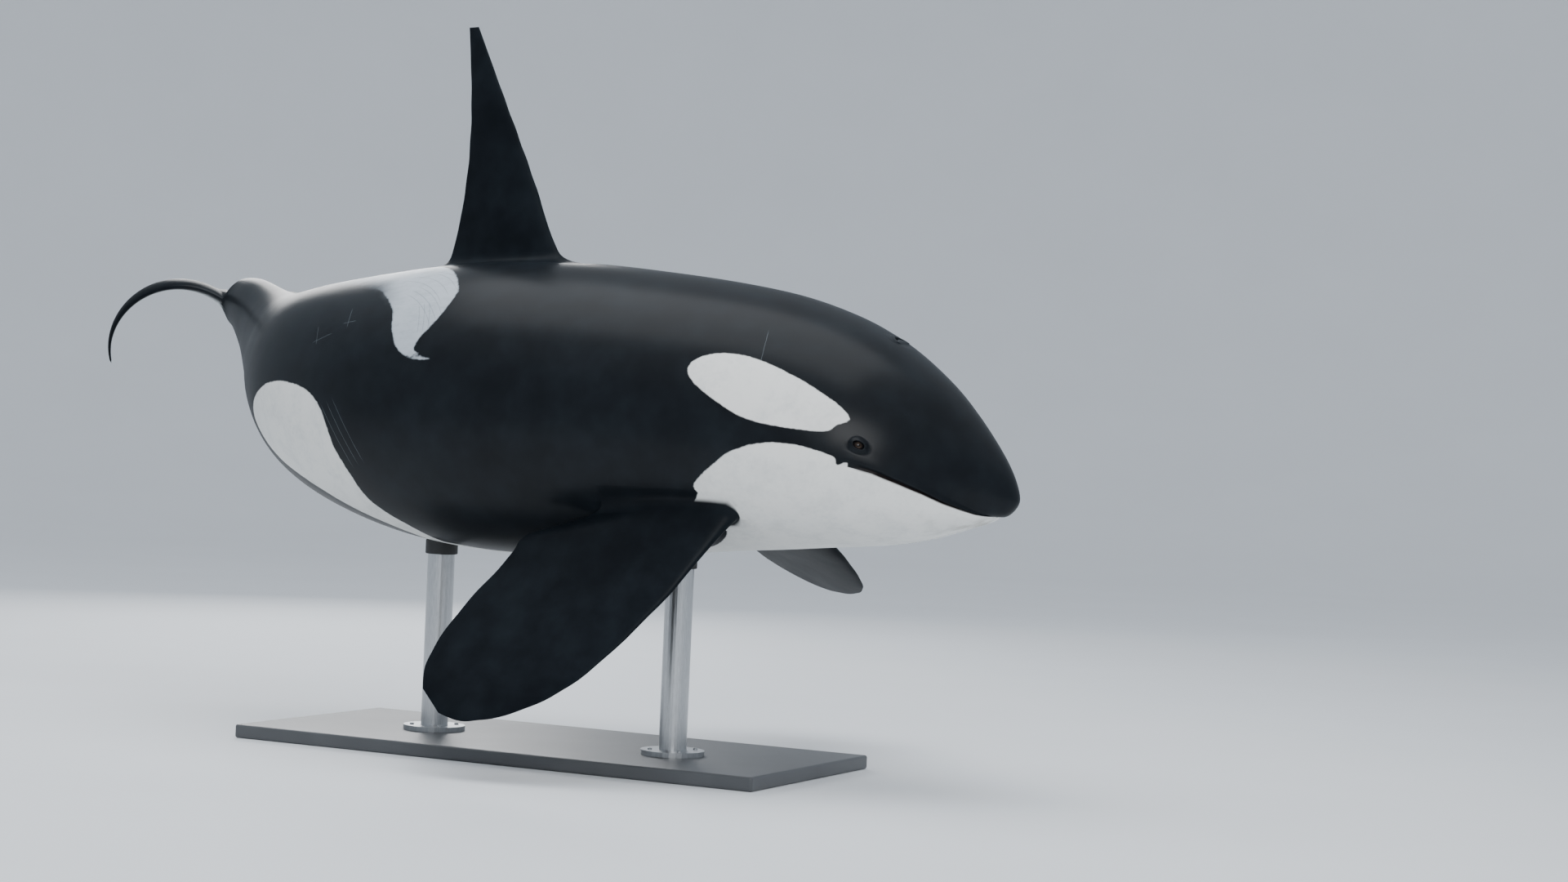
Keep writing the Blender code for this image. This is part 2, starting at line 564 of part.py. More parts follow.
def make_trunk(dark):
    """Chest, torso, tail and tail stock, with the fins that grow from them."""
    mirrored = (PECTORAL_PLACE[0], PECTORAL_PLACE[1], -PECTORAL_PLACE[3], -PECTORAL_PLACE[2])
    points, mask, mirror, blocks = sheet(NECK_END, CHEST_END, (PECTORAL_PLACE, mirrored))
    fins = []
    for block, angles, side in ((blocks[0], PECTORAL_RIGHT, -1.0), (blocks[1], PECTORAL_LEFT, 1.0)):
        span, chord = fin_directions(angles, side)
        fins.append(fin(edge_loop(points, block), PECTORAL, PECTORAL_LENGTH, span, chord, 10))
    ends = [ring_cap(points[0]), ring_cap(points[-1])]
    chest = add_piece("chest", [quads(points, mask, mirror), fins[0][0], fins[1][0]] + ends, dark)
    add_piece("pectoral_right", [fins[0][1]], dark)
    add_piece("pectoral_left", [fins[1][1]], dark)

    points, mask, mirror, blocks = sheet(CHEST_END, TORSO_END, (DORSAL_PLACE,))
    edge = edge_loop(points, blocks[0])
    forward = edge[0] - edge[len(edge) // 2]
    span = unit(np.cross(forward, np.array((0.0, 1.0, 0.0))))
    span = span if span[2] > 0.0 else -span
    stub, blade = fin(edge, DORSAL, DORSAL_HEIGHT, span, forward, 10)
    ends = [ring_cap(points[0]), ring_cap(points[-1])]
    torso = add_piece("torso", [quads(points, mask, mirror), stub] + ends, dark)
    add_piece("dorsal_fin", [blade], dark)

    for name, first, last in (("tail", TORSO_END, TAIL_END), ("tail_stock", TAIL_END, FLUKE_RING)):
        points, mask, mirror, blocks = sheet(first, last)
        add_piece(name, [quads(points, mask, mirror), ring_cap(points[0]), ring_cap(points[-1])], dark)
    return chest, torso


def make_flukes(dark):
    """The two flukes, which meet face to face along the middle of the tail."""
    points, mask, mirror, blocks = sheet(FLUKE_RING, FLUKE_RING + 1.0)
    middle = (points.shape[1] - 1) // 2
    left_of = unit(points[0, middle // 2] - points[0, -middle // 2]) * GAP / 2.0
    sides = (("fluke_left", 0, middle, left_of), ("fluke_right", middle, 2 * middle, -left_of))
    for name, low, high, step in sides:
        half = points[:, low:high + 1].copy()
        half[:, 0] += step
        half[:, -1] += step
        inner = strip(half[:, 0], half[:, -1])
        front = strip(half[0, :MOUTH_COLUMN + 1], half[0, :MOUTH_COLUMN - 1:-1])
        add_piece(name, [quads(half, None, mirror[:, low:high]), inner, front], dark)


def rod_cutter(body):
    """A copy of a body piece grown by the gap, which shapes the top of a rod."""
    cutter = body.copy()
    cutter.data = body.data.copy()
    cutter.name = body.name + "_cutter"
    bpy.context.scene.collection.objects.link(cutter)
    normals = [vertex.normal.copy() for vertex in cutter.data.vertices]
    for vertex, normal in zip(cutter.data.vertices, normals):
        vertex.co += normal * GAP
    cutter.hide_render = True
    cutter.display_type = "WIRE"
    return cutter


def make_stand(bodies, steel, wood):
    """A flat base, and two rods with flanges that stand on it and reach up to the belly."""
    bpy.ops.mesh.primitive_cube_add(size=1.0, location=(0.0, 0.0, BASE_SIZE[2] / 2.0))
    base = bpy.context.object
    base.name = "stand_base"
    base.data.transform(Matrix.Diagonal((*BASE_SIZE, 1.0)))
    bevel = base.modifiers.new("edges", "BEVEL")
    bevel.width = BASE_EDGE
    bevel.segments = 3
    base.data.materials.append(wood)
    for name, station, body in zip(("stand_rod_front", "stand_rod_rear"), ROD_STATIONS, bodies):
        foot = bend(np.array(station * BODY_LENGTH), np.array(0.0), np.array(0.0))
        bottom = BASE_SIZE[2] + GAP
        outline = ((0.0, bottom), (FLANGE_RADIUS, bottom), (FLANGE_RADIUS, bottom + FLANGE_HEIGHT),
                   (ROD_RADIUS, bottom + FLANGE_HEIGHT), (ROD_RADIUS, ROD_TOP), (0.0, ROD_TOP))
        turn = np.linspace(0.0, 2.0 * np.pi, ROD_SIDES + 1)
        turn[-1] = 0.0
        rounds = np.stack((np.cos(turn), np.sin(turn), 0.0 * turn), axis=-1)
        rows = [(foot[0], foot[1], height) + radius * rounds for radius, height in outline]
        rod = add_piece(name, [quads(np.array(rows))], steel)
        cut = rod.modifiers.new("belly", "BOOLEAN")
        cut.operation = "DIFFERENCE"
        cut.solver = "EXACT"
        cut.object = rod_cutter(body)


def build():
    """Makes the materials and every piece."""
    clear_scene()
    dark = material("black_skin", (0.02, 0.025, 0.03), 0.4)
    pale = material("white_skin", (0.75, 0.75, 0.73), 0.45)
    glass = material("eye", (0.02, 0.012, 0.008), 0.1)
    steel = material("brushed_steel", (0.45, 0.46, 0.47), 0.35, 1.0)
    wood = material("painted_base", (0.12, 0.12, 0.125), 0.5)
    make_head(dark, pale, glass)
    bodies = make_trunk(dark)
    make_flukes(dark)
    make_stand(bodies, steel, wood)


build()
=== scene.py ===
"""A life-size model of an adult male orca on a display stand: its looks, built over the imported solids.

One skin, worked out on the same rings and columns as the solids but far finer, stands for every piece of the
body. The eyes, the stand, the floor and the lights follow. Lengths are in metres, angles in degrees.
"""

import bmesh
import bpy
import numpy as np
from mathutils import Matrix, Vector


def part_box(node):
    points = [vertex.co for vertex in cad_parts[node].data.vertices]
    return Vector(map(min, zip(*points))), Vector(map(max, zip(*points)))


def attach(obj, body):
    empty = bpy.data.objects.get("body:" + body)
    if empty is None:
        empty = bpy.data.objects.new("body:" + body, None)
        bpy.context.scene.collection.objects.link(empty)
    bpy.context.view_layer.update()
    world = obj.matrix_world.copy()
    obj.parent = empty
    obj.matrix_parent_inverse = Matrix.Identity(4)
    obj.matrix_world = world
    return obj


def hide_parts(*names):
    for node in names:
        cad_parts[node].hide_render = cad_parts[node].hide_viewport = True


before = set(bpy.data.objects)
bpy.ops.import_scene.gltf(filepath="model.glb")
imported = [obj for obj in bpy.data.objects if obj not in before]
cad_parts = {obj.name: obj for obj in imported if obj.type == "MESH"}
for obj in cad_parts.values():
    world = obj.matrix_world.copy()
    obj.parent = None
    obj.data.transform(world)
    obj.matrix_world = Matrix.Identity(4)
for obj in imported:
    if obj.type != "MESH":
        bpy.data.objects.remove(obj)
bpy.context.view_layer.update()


# The hide. Rings run from the front of the mouth to the trailing edge of the flukes, columns round the body
# from the belly up the left side and down the right. The sizes are those that the solids were made with.

BODY_LENGTH = 6.6
SPINE_ZERO = (0.25, -0.11, 1.72)  # where the spine's own zero lies over the floor
ZERO_STATION = 0.35
SPINE_MARKS = (-0.02, 1.06, 541)
TURNS = ((35.7, 0.35, 0.75), (6.5, 0.70, 0.96))
RISES = ((10.1, 0.40, 0.72), (10.0, 0.66, 0.86), (-11.2, 0.84, 0.98), (2.6, 0.30, 0.05))
TAIL_ROLL = (3.5, 0.80, 0.96)

# Shares of the length: where a ring crosses the side, the back and the belly, the heights of the side line,
# the back and the belly there, and the half width.
RINGS = np.array((
    (0.0120, 0.0120, 0.0120, -0.0500, -0.0500, -0.0500, 0.0000),
    (0.0150, 0.0035, 0.0160, -0.0497, -0.0480, -0.0532, 0.0135),
    (0.0202, -0.0028, 0.0240, -0.0486, -0.0385, -0.0570, 0.0241),
    (0.0275, 0.0000, 0.0340, -0.0460, -0.0268, -0.0607, 0.0340),
    (0.0370, 0.0085, 0.0450, -0.0423, -0.0120, -0.0650, 0.0445),
    (0.0487, 0.0220, 0.0570, -0.0364, 0.0050, -0.0695, 0.0560),
    (0.0630, 0.0395, 0.0700, -0.0305, 0.0240, -0.0735, 0.0672),
    (0.0790, 0.0600, 0.0840, -0.0243, 0.0430, -0.0768, 0.0776),
    (0.1000, 0.0885, 0.1010, -0.0200, 0.0636, -0.0797, 0.0880),
    (0.1200, 0.1130, 0.1200, -0.0185, 0.0770, -0.0822, 0.0948),
    (0.1420, 0.1400, 0.1420, -0.0160, 0.0880, -0.0848, 0.1000),
    (0.1800, 0.1800, 0.1800, -0.0110, 0.0991, -0.0893, 0.1062),
    (0.2300, 0.2300, 0.2300, -0.0055, 0.1072, -0.0942, 0.1100),
    (0.2900, 0.2900, 0.2900, -0.0010, 0.1140, -0.1005, 0.1120),
    (0.3500, 0.3500, 0.3500, 0.0020, 0.1190, -0.1045, 0.1118),
    (0.4200, 0.4200, 0.4200, 0.0040, 0.1206, -0.1060, 0.1090),
    (0.4900, 0.4900, 0.4900, 0.0045, 0.1155, -0.1015, 0.1030),
    (0.5600, 0.5600, 0.5600, 0.0045, 0.1055, -0.0918, 0.0920),
    (0.6300, 0.6300, 0.6300, 0.0045, 0.0922, -0.0800, 0.0790),
    (0.7000, 0.7000, 0.7000, 0.0045, 0.0760, -0.0648, 0.0590),
    (0.7700, 0.7700, 0.7700, 0.0042, 0.0588, -0.0495, 0.0395),
    (0.8400, 0.8400, 0.8400, 0.0040, 0.0450, -0.0368, 0.0262),
    (0.9000, 0.9000, 0.9000, 0.0035, 0.0335, -0.0265, 0.0219),
    (0.9300, 0.9300, 0.9300, 0.0030, 0.0276, -0.0222, 0.0230),
))
FLUKE_RING = len(RINGS) - 1
MOUTH_END = 8.0  # the ring where the mouth's groove has run out
MOUTH_FADE = 0.7
GROOVE_DEPTH = 0.016
GROOVE_WIDTH = 3.0  # degrees round the body
LIP_SWELL = 0.004
LIP_WIDTH = 12.0
LEAST_WIDTH = 0.05
SNOUT_RINGS = (1.0, 5.0)  # between these the groove turns from backward to inward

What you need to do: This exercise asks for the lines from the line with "0.12, 0.125), 0.5)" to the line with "in imported if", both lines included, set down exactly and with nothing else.

Solution for this task:
    wood = material("painted_base", (0.12, 0.12, 0.125), 0.5)
    make_head(dark, pale, glass)
    bodies = make_trunk(dark)
    make_flukes(dark)
    make_stand(bodies, steel, wood)


build()
=== scene.py ===
"""A life-size model of an adult male orca on a display stand: its looks, built over the imported solids.

One skin, worked out on the same rings and columns as the solids but far finer, stands for every piece of the
body. The eyes, the stand, the floor and the lights follow. Lengths are in metres, angles in degrees.
"""

import bmesh
import bpy
import numpy as np
from mathutils import Matrix, Vector


def part_box(node):
    points = [vertex.co for vertex in cad_parts[node].data.vertices]
    return Vector(map(min, zip(*points))), Vector(map(max, zip(*points)))


def attach(obj, body):
    empty = bpy.data.objects.get("body:" + body)
    if empty is None:
        empty = bpy.data.objects.new("body:" + body, None)
        bpy.context.scene.collection.objects.link(empty)
    bpy.context.view_layer.update()
    world = obj.matrix_world.copy()
    obj.parent = empty
    obj.matrix_parent_inverse = Matrix.Identity(4)
    obj.matrix_world = world
    return obj


def hide_parts(*names):
    for node in names:
        cad_parts[node].hide_render = cad_parts[node].hide_viewport = True


before = set(bpy.data.objects)
bpy.ops.import_scene.gltf(filepath="model.glb")
imported = [obj for obj in bpy.data.objects if obj not in before]
cad_parts = {obj.name: obj for obj in imported if obj.type == "MESH"}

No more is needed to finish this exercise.